弱いなら弱いままで。
ぼくは小説が好きで、たまに自分でも書いたりしているのだが、どうにもうまく物語を作れない。
全体の構造を把握しきっていないまま書き始めるせいもあるだろうが、たいてい、どこかでシナリオの欠陥があきらかになって作品が破綻してしまうのだ。
膨大な物語を読んできているにもかかわらず、ぼくには物語作りの才能がまったく欠けているらしい。
これがどうにも残念で、どうにかならないだろうかと考えていた。
べつだん、プロの作家になりたいとかそういうことではない。
自分が好きな世界を、自分自身で生み出すことができたなら素晴らしいだろう。そういう素朴な想いであるに過ぎない。

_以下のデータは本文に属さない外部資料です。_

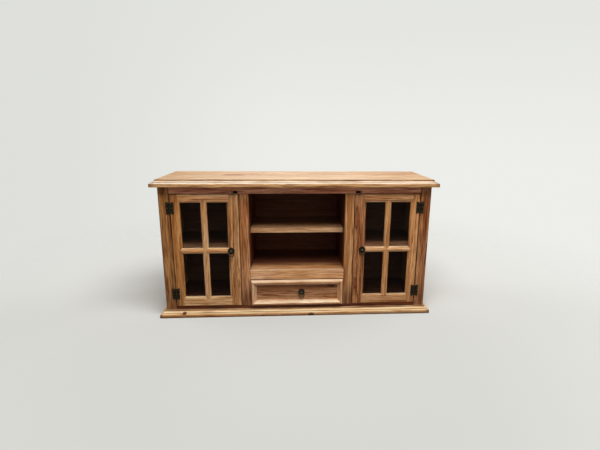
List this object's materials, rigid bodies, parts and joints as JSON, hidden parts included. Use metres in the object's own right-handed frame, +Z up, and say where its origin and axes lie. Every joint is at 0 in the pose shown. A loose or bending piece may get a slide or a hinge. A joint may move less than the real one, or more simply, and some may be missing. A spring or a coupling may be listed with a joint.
{
  "type": "television stand",
  "caption": "Low rustic wooden television stand: glazed doors either side of an open shelved bay over a drawer, with drop-ring pulls and a moulded top and plinth.",
  "frame": {"origin": "on the floor, at the middle of the footprint", "axes": "+X along the width, to the right of someone facing the front; +Y from the front to the back; +Z up"},
  "size_m": [1.4, 0.38, 0.709],
  "materials": {
    "top_wood": "satin varnish over planed reclaimed boards",
    "frame_wood": "satin varnish",
    "red_wood": "satin varnish, darker reddish board",
    "bay_wood": "satin varnish",
    "plinth_wood": "satin varnish",
    "side_wood": "satin varnish",
    "inner_wood": "dark stain, low sheen",
    "rough_wood": "bare sawn wood",
    "panel_wood": "satin varnish",
    "door_wood": "satin varnish",
    "glass": "clear drawn glass",
    "iron": "blackened, waxed",
    "steel": "browned spring steel"
  },
  "bodies": {
    "carcass": {"top_panel": "top_wood", "top_moulding_front": "top_wood", "top_moulding_left": "top_wood", "top_moulding_right": "top_wood", "left_side": "side_wood", "right_side": "side_wood", "left_partition": "inner_wood", "right_partition": "inner_wood", "bottom_board": "inner_wood", "back_boards": "inner_wood", "left_outer_stile": "frame_wood", "right_outer_stile": "frame_wood", "left_middle_stile": "frame_wood", "right_middle_stile": "frame_wood", "top_rail": "red_wood", "bottom_rail": "red_wood", "bay_rail": "bay_wood", "plinth_front": "plinth_wood", "plinth_left": "plinth_wood", "plinth_right": "plinth_wood", "base_bearers": "rough_wood", "bay_deck": "bay_wood", "bay_shelf": "bay_wood", "left_shelf": "inner_wood", "right_shelf": "inner_wood", "battens": "rough_wood", "door_stops": "rough_wood", "door_catches": "steel", "drawer_runners": "rough_wood", "drawer_kickers": "rough_wood", "hinge_frame_leaves": "iron"},
    "left_door": {"left_hinge_stile": "door_wood", "left_free_stile": "door_wood", "left_door_top_rail": "door_wood", "left_door_bottom_rail": "door_wood", "left_upright_bar": "door_wood", "left_cross_bars": "door_wood", "left_glass": "glass", "left_beads": "door_wood", "left_door_leaves": "iron", "left_rosette": "iron"},
    "right_door": {"right_hinge_stile": "door_wood", "right_free_stile": "door_wood", "right_door_top_rail": "door_wood", "right_door_bottom_rail": "door_wood", "right_upright_bar": "door_wood", "right_cross_bars": "door_wood", "right_glass": "glass", "right_beads": "door_wood", "right_door_leaves": "iron", "right_rosette": "iron"},
    "drawer": {"drawer_front": "panel_wood", "drawer_moulding": "bay_wood", "drawer_sides": "rough_wood", "drawer_back": "rough_wood", "drawer_bottom": "rough_wood", "drawer_rosette": "iron"},
    "left_ring": {"left_ring": "iron"},
    "right_ring": {"right_ring": "iron"},
    "drawer_ring": {"drawer_ring": "iron"}
  },
  "joints": [
    {"name": "left_door_hinge", "type": "hinge", "parent": "carcass", "child": "left_door", "pos_m": [-0.61775, -0.1653, 0.344], "axis": [0, 0, -1], "range_deg": [0, 175]},
    {"name": "right_door_hinge", "type": "hinge", "parent": "carcass", "child": "right_door", "pos_m": [0.61775, -0.1653, 0.344], "axis": [0, 0, 1], "range_deg": [0, 175]},
    {"name": "drawer_slide", "type": "slide", "parent": "carcass", "child": "drawer", "axis": [0, -1, 0], "range_m": [0, 0.2337]},
    {"name": "left_ring_swing", "type": "hinge", "parent": "left_door", "child": "left_ring", "pos_m": [-0.3315, -0.168, 0.348], "axis": [-1, 0, 0], "range_deg": [-9, 110]},
    {"name": "right_ring_swing", "type": "hinge", "parent": "right_door", "child": "right_ring", "pos_m": [0.3315, -0.168, 0.348], "axis": [-1, 0, 0], "range_deg": [-9, 110]},
    {"name": "drawer_ring_swing", "type": "hinge", "parent": "drawer", "child": "drawer_ring", "pos_m": [0.022, -0.168, 0.121], "axis": [-1, 0, 0], "range_deg": [-9, 110]}
  ]
}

それにしても、何度となく失敗を繰り返していると、「なぜ、ぼくはここまで面白い物語がつくれないんだろう?」と疑問に思えて来る。
才能がないからといってしまえばそれまでではあるが、では、その「才能」とは具体的にどのような能力なのか。
呼吸をするように容易に面白い物語を作れる人たちと自分と、いったい何が違っているというのか。
どうにも納得が行かない気分になる。
まあ、いくら納得が行かなくてもじっさい差があるのだからしかたがないのだが、その「差」とはどこの差だというのか? いままでずっと考えていた。
そこで、先日、このような記事を読んだ。
よくある「物語の作り方」的な記事なのだが、物語を作っていく手順を具体的に記したその記述を読み進めていくうちに、ふと、わかったような気がしたのだ。
ようするに、面白い物語を生み出すためには必要な手順があり、ぼくは無意識のうちにそれをいくつかすっ飛ばしていたために物語が破綻してしまったのではないか、と。

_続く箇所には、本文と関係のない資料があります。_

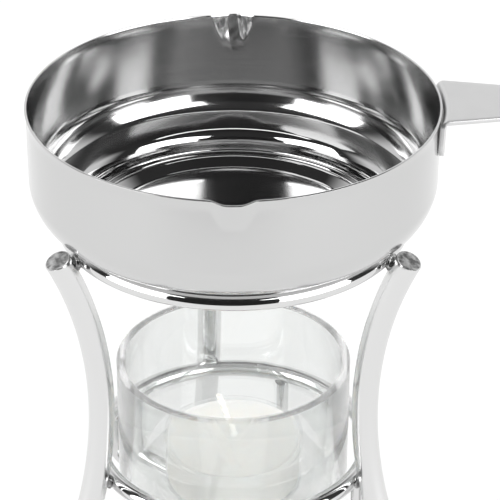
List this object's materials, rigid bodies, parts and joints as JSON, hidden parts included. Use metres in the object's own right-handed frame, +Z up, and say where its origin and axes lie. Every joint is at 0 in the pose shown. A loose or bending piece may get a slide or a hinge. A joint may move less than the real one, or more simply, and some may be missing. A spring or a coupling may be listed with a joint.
{
  "type": "butter melter",
  "caption": "Small steel pan with pouring lips and a strip handle on a curved-leg wire stand, over a clear glass cup with a tea light, for melting butter at the table.",
  "frame": {"origin": "on the plane the feet stand on, under the middle of the whole object's length (pan rim to handle end) and width", "axes": "+X from the pan towards the end of the handle, +Y towards the back leg, where one pouring lip looks (the other looks along -Y), +Z up"},
  "size_m": [0.1833, 0.103, 0.12],
  "materials": {
    "steel_satin": "satin stainless steel, fine brushing round the wall",
    "steel_polished": "polished stainless rod",
    "steel_rod": "satin-polished stainless rod",
    "steel_weld": "polished-over weld bead",
    "clear_glass": "clear, fire-polished rim",
    "clear_plastic": "clear thin plastic shell",
    "white_wax": "white candle wax, soft sheen",
    "white_cotton": "waxed white cotton",
    "tinned_tab": "thin tinned steel"
  },
  "bodies": {
    "stand": {"top_ring": "steel_polished", "middle_ring": "steel_polished", "leg_left": "steel_rod", "leg_right": "steel_rod", "leg_back": "steel_rod", "cradle_wire_upper": "steel_polished", "cradle_wire_lower": "steel_polished", "top_weld_left": "steel_weld", "top_weld_right": "steel_weld", "top_weld_back": "steel_weld", "middle_weld_left": "steel_weld", "middle_weld_right": "steel_weld", "middle_weld_back": "steel_weld", "cradle_weld_upper_a": "steel_weld", "cradle_weld_upper_b": "steel_weld", "cradle_weld_lower_a": "steel_weld", "cradle_weld_lower_b": "steel_weld"},
    "pan": {"pan_bowl": "steel_satin", "pan_handle": "steel_satin"},
    "glass": {"glass_cup": "clear_glass"},
    "tealight": {"tealight_shell": "clear_plastic", "tealight_wax": "white_wax", "tealight_wick": "white_cotton", "wick_tab": "tinned_tab"}
  },
  "joints": [
    {"name": "pan_lift", "type": "slide", "parent": "stand", "child": "pan", "axis": [0, 0, 1], "range_m": [0, 0.15]},
    {"name": "glass_lift", "type": "slide", "parent": "stand", "child": "glass", "axis": [0, 0, 1], "range_m": [0, 0.09]},
    {"name": "tealight_lift", "type": "slide", "parent": "glass", "child": "tealight", "axis": [0, 0, 1], "range_m": [0, 0.045]}
  ],
  "couplings": [
    {"joint": "glass_lift", "follows": "pan_lift", "ratio": 0.6},
    {"joint": "tealight_lift", "follows": "pan_lift", "ratio": 0.3}
  ]
}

たしかに世の中にはときに天才的な物語作家がいて、「ただ思い浮かんだことをそのまま書いただけです」などという。
そういう作家たちは魔法のように自由自在に物語を生み出せるように見える。
つまり、かれらはあるとき突然指を一本立ててこう呟きはじめるのだ。「ここにひとりの人物がいるとしよう。それは――」。

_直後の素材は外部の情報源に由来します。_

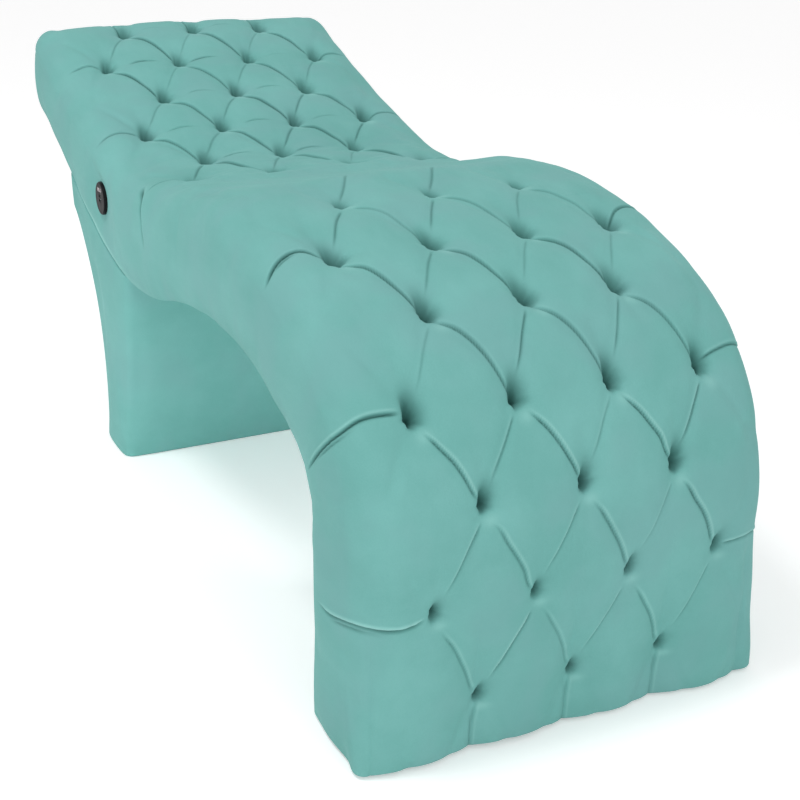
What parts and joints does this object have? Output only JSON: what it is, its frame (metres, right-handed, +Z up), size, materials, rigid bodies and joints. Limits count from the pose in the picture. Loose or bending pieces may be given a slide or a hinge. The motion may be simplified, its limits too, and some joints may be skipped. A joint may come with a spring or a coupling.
{
  "type": "massage table",
  "caption": "S-shaped upholstered treatment couch: tufted shin, knee and back, smooth seat, full-width flared pedestal under the back, round socket on one side.",
  "frame": {"origin": "on the floor, under the middle of the length and the width", "axes": "+X towards the foot end, +Y towards the left hand of a person lying face up, +Z up"},
  "size_m": [1.82, 0.719, 0.8333],
  "materials": {
    "velvet": "soft teal velvet over foam",
    "plywood": "raw birch plywood",
    "hardboard": "raw fibreboard",
    "nylon": "off-white nylon",
    "steel": "zinc-plated steel",
    "glide_plastic": "black moulded plastic",
    "black_plastic": "glossy black plastic"
  },
  "bodies": {
    "root": {"outer_rib_left": "plywood", "inner_rib_left": "plywood", "inner_rib_right": "plywood", "outer_rib_right": "plywood", "toe_board": "plywood", "head_board": "plywood", "leg_rails": "plywood", "seat_rails": "plywood", "back_rails": "plywood", "mounting_rails": "plywood", "leg_deck": "plywood", "seat_deck": "plywood", "back_deck": "plywood", "leg_liner": "hardboard", "seat_liner": "hardboard", "back_liner": "hardboard", "leg_cushion": "velvet", "seat_cushion": "velvet", "back_cushion": "velvet", "tuft_buttons": "velvet", "tuft_ties": "nylon", "side_cover_left": "velvet", "side_cover_right": "velvet", "head_cover": "velvet", "underside_cover": "velvet", "foot_base_cover": "velvet", "pedestal_left_cheek": "hardboard", "pedestal_right_cheek": "hardboard", "pedestal_webs": "hardboard", "pedestal_front_board": "hardboard", "pedestal_rear_board": "hardboard", "pedestal_flare_board": "hardboard", "pedestal_floor_board": "hardboard", "pedestal_top_board": "hardboard", "pedestal_cover": "velvet", "pedestal_base_cover": "velvet", "pedestal_bolts": "steel", "tee_nuts": "steel", "foot_glides": "glide_plastic", "pedestal_glides": "glide_plastic", "socket_housing": "black_plastic", "socket_face": "black_plastic", "usb_receptacles": "steel", "socket_lock_nut": "black_plastic"}
  },
  "joints": []
}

そして、あっというまに筋が通った面白いシナリオを生み出してしまう。
しかし、こういう人を見て、「物語を作るためには天与の才能がなくてはいけないのだな」と考えてはいけない。
ただ、かれらは生まれ持った才能なり熟練の経験によって必要な手順をカットすることができるだけで、物語作りに正当な順番があることに変わりはないのだ。
重要なのは、完成した物語を見てもその手順はわからないということだ。